Depuis quelques jours, ce débat passionnant anime le milieu cinématographique français: la démarche de Georges Lopez est tout à fait légitime, estiment les uns. Elle menace le genre documentaire, répondent les autres. Et la polémique soulève une question qui ne sera désormais plus éludée: où prend fin le droit à l’image? Des personnes filmées dans le cadre de leurs activités professionnelles pour les besoins d’un documentaire deviennent-elles ipso facto des comédiens qui peuvent prétendre au partage de la recette?
Nicolas Philibert a récemment tenu une conférence de presse «pour défendre l’avenir du documentaire, un genre fragile, difficile et aujourd’hui menacé».

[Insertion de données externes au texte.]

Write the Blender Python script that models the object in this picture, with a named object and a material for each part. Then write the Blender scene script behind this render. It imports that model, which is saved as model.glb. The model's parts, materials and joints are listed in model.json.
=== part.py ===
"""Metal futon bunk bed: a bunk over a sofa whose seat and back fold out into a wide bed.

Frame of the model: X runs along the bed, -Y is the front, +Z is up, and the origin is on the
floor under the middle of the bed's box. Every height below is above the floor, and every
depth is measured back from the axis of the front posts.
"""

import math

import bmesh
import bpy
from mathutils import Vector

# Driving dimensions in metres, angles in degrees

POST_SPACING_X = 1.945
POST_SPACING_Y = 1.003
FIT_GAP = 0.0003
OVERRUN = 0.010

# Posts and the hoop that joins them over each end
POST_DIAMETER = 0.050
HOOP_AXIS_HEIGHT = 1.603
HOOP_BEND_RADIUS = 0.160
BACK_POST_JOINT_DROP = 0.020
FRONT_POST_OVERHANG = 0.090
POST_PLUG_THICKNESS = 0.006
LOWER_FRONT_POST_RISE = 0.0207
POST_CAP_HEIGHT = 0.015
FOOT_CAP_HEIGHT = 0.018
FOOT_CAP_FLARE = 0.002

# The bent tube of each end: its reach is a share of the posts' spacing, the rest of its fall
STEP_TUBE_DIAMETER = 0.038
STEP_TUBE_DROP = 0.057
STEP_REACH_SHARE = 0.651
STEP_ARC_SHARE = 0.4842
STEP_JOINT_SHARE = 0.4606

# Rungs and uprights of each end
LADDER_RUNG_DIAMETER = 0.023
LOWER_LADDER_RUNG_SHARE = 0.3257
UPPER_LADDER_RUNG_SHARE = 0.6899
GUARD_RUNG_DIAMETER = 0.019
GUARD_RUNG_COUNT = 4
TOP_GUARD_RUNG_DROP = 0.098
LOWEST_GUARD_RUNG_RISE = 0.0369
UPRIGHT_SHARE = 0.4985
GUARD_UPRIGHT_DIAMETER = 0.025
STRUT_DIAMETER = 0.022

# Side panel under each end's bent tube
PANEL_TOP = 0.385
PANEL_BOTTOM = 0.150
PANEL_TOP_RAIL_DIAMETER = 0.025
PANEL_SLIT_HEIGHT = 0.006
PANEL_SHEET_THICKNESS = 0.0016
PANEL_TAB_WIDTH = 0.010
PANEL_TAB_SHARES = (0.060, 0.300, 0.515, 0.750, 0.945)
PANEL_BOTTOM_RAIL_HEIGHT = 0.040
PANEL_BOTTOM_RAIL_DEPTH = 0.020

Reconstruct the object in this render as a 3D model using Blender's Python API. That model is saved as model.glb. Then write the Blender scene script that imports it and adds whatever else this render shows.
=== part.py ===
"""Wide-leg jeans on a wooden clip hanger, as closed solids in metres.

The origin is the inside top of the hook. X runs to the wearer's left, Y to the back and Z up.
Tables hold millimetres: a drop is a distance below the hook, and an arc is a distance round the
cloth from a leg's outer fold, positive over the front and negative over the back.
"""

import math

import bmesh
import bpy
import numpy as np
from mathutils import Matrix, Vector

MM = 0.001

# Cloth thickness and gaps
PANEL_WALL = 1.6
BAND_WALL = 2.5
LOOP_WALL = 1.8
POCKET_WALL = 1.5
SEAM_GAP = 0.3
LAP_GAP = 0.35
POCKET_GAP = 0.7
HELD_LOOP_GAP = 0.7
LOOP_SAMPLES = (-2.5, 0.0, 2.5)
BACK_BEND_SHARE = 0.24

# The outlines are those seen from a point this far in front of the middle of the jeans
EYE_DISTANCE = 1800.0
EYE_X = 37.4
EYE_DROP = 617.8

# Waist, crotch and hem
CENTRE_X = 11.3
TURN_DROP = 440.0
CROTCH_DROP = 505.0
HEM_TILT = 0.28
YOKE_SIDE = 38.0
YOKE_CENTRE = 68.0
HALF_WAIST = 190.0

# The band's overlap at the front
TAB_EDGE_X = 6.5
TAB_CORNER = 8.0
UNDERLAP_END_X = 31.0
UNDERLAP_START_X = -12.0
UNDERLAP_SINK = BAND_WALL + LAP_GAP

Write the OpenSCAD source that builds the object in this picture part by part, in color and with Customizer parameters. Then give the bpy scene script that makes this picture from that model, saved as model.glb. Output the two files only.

«Un principe fondamental du genre documentaire veut que ses protagonistes ne soient pas payés pour leur présence dans le film, explique-t-il. Il faut en effet qu’ils conservent toute liberté de refuser la caméra. Quelle relation le spectateur peut-il entretenir au réel si la relation est d’emblée pervertie par un lien économique?»
Cette position n’est pas partagée par le célèbre documentariste Daniel Karlin. Dans Le Monde (12-13 octobre), il a même pris la défense de l’instituteur, en puisant ses arguments dans son expérience personnelle de cinéaste. Lorsqu’il avait filmé le psychiatre Bruno Bettelheim, raconte-t-il, il lui avait proposé de partager les droits d’auteur. Bettelheim avait refusé. Souvent, précise Karlin, «j’ai payé les protagonistes de mes films».
Daniel Karlin considère que le réalisateur d’un documentaire utilise l’image des personnes à son profit, et qu’une rétribution est «la moindre des choses» lorsque le profit est énorme.
L’affaire Lopez découle-t-elle des dérives de la télé réalité, de l’influence de plus en plus forte des comportements judiciaires américains, ou d’une simple lacune du droit? Le procès qui devra se prononcer sur la question fera jurisprudence. Une première décision sera rendue le 5 novembre 2003. Pour le cinéma documentaire, l’enjeu est de taille.
Maya Graf, qui doit connaître le coût d’une campagne électorale, estime peut-être que celle que vient de lui offrir Jean-Stéphane Bron constitue une honnête rémunération de ses talents de comédienne.